▶ THE TASK:
Copy, character for character, the lines running from the one with "obj.parent = None" to the one with "LEG_PULL = 10", ends included. Leave out every other line.

▶ GIVEN RECORDS:
----

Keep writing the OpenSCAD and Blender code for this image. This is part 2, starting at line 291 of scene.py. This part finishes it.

----

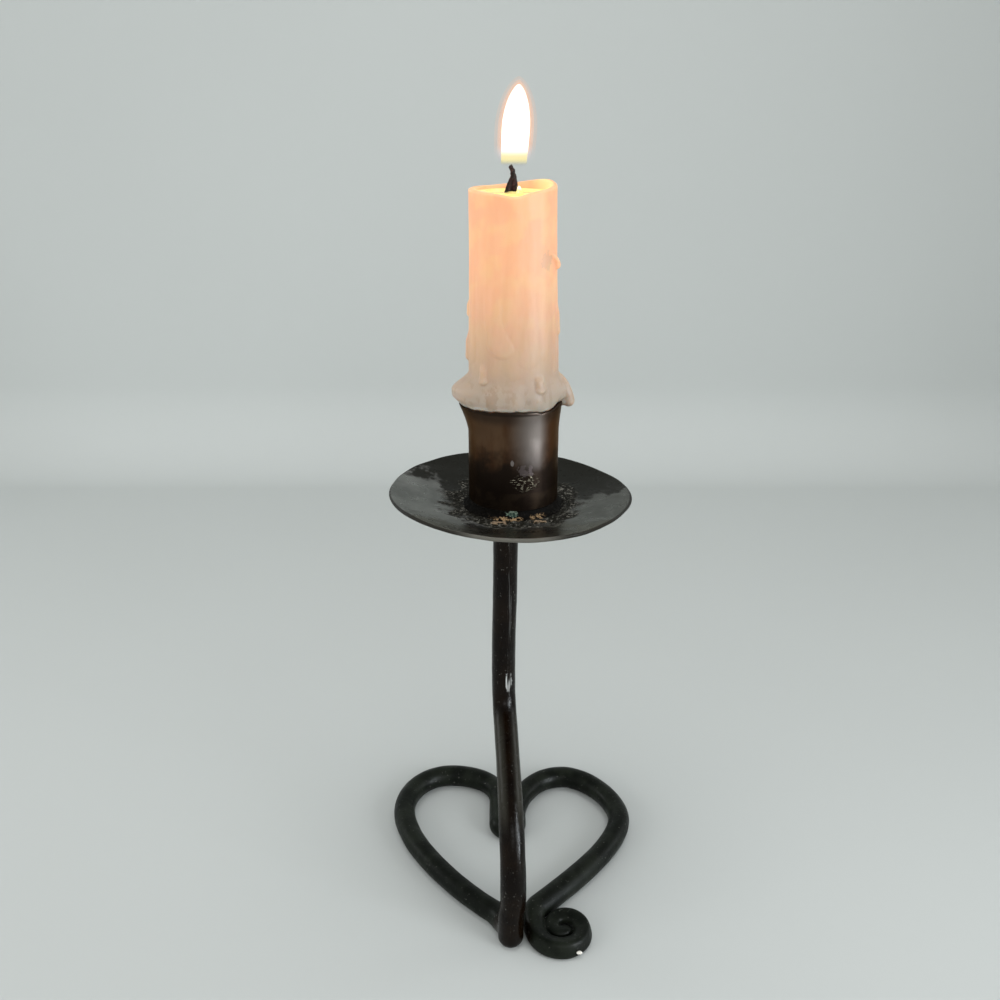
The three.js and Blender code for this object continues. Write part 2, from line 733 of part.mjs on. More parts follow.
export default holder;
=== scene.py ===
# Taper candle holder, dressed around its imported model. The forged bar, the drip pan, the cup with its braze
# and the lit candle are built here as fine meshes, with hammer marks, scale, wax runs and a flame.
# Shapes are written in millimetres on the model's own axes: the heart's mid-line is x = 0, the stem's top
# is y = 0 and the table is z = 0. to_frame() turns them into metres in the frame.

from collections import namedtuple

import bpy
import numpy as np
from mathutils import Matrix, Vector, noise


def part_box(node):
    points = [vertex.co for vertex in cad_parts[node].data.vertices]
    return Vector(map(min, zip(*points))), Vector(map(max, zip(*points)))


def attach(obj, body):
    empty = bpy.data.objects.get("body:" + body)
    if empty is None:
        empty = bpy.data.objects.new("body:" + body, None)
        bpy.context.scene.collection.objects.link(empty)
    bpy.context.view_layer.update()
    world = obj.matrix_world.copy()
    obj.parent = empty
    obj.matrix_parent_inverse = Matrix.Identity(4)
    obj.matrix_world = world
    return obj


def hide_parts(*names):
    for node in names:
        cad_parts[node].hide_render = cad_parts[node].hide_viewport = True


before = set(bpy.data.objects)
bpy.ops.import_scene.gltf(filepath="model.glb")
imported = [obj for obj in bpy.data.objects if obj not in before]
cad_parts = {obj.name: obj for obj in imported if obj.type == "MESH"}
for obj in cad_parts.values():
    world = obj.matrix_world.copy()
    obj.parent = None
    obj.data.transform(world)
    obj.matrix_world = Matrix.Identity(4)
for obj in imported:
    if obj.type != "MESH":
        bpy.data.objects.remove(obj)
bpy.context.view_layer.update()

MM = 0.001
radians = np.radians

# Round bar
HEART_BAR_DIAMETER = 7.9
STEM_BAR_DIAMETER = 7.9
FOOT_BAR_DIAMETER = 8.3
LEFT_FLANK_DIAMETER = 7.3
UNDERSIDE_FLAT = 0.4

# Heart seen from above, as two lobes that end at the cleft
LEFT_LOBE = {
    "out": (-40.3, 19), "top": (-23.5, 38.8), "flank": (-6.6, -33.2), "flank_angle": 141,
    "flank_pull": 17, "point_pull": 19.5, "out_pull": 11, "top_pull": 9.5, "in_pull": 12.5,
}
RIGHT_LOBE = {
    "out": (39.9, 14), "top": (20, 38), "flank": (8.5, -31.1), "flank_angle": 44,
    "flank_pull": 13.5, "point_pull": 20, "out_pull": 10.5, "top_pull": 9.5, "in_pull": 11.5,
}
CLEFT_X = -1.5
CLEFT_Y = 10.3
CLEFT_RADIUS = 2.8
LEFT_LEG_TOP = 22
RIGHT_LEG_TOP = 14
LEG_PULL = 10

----

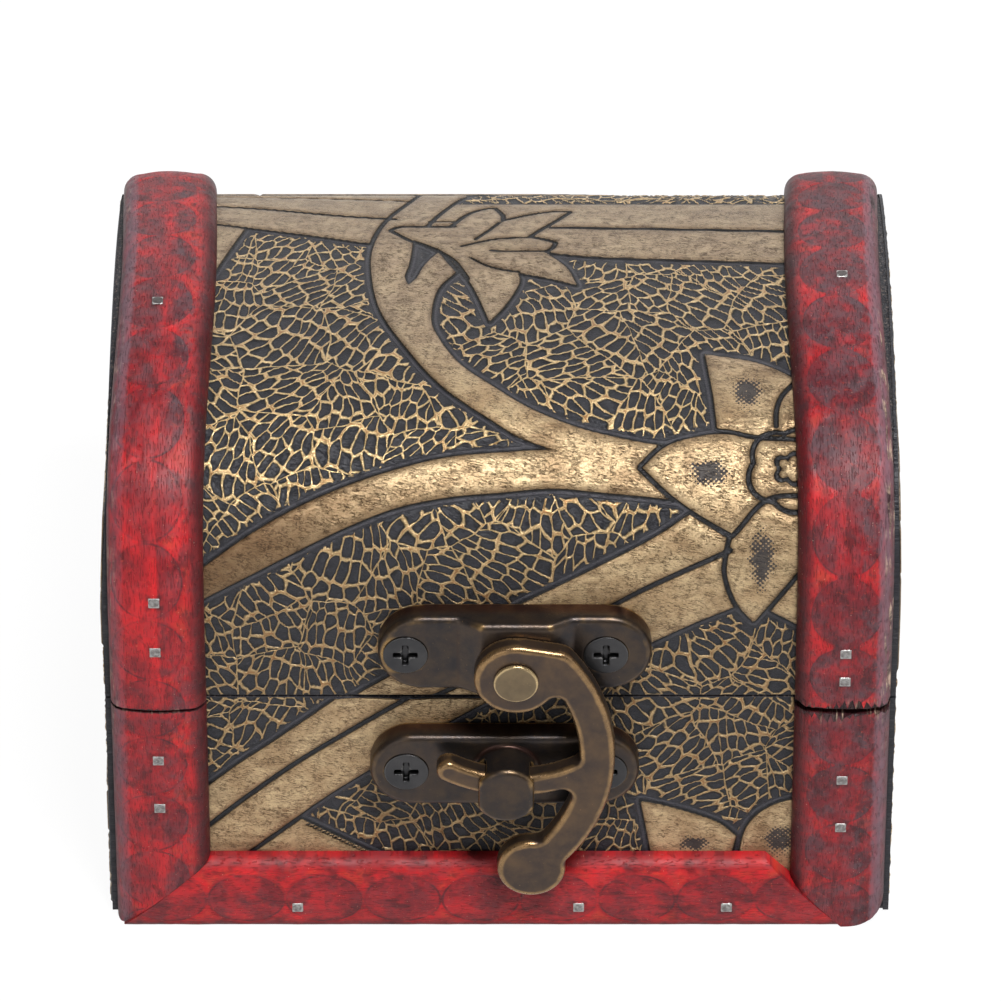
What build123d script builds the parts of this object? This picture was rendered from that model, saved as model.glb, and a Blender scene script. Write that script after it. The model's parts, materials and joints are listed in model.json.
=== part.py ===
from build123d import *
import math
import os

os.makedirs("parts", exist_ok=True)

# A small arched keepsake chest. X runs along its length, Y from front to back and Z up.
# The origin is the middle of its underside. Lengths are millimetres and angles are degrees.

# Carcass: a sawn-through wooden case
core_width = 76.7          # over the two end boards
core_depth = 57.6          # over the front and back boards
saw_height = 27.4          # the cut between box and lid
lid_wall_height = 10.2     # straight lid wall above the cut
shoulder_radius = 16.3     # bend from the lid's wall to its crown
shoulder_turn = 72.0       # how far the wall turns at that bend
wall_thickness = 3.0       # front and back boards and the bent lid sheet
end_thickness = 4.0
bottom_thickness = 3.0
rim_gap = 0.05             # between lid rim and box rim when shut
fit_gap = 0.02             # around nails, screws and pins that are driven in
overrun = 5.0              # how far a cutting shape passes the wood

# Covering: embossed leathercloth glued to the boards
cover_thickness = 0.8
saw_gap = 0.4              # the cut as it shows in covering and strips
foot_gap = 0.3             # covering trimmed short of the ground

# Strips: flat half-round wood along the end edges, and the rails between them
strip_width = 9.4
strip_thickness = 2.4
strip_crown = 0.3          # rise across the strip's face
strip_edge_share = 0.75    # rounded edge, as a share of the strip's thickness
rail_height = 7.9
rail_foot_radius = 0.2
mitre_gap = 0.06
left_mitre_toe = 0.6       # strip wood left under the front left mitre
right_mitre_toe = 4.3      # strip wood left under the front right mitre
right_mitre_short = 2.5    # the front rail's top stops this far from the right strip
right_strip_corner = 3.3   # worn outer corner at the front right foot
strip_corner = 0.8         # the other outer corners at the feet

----

▶ RESULT OF THIS TASK:
    obj.parent = None
    obj.data.transform(world)
    obj.matrix_world = Matrix.Identity(4)
for obj in imported:
    if obj.type != "MESH":
        bpy.data.objects.remove(obj)
bpy.context.view_layer.update()

MM = 0.001
radians = np.radians

# Round bar
HEART_BAR_DIAMETER = 7.9
STEM_BAR_DIAMETER = 7.9
FOOT_BAR_DIAMETER = 8.3
LEFT_FLANK_DIAMETER = 7.3
UNDERSIDE_FLAT = 0.4

# Heart seen from above, as two lobes that end at the cleft
LEFT_LOBE = {
    "out": (-40.3, 19), "top": (-23.5, 38.8), "flank": (-6.6, -33.2), "flank_angle": 141,
    "flank_pull": 17, "point_pull": 19.5, "out_pull": 11, "top_pull": 9.5, "in_pull": 12.5,
}
RIGHT_LOBE = {
    "out": (39.9, 14), "top": (20, 38), "flank": (8.5, -31.1), "flank_angle": 44,
    "flank_pull": 13.5, "point_pull": 20, "out_pull": 10.5, "top_pull": 9.5, "in_pull": 11.5,
}
CLEFT_X = -1.5
CLEFT_Y = 10.3
CLEFT_RADIUS = 2.8
LEFT_LEG_TOP = 22
RIGHT_LEG_TOP = 14
LEG_PULL = 10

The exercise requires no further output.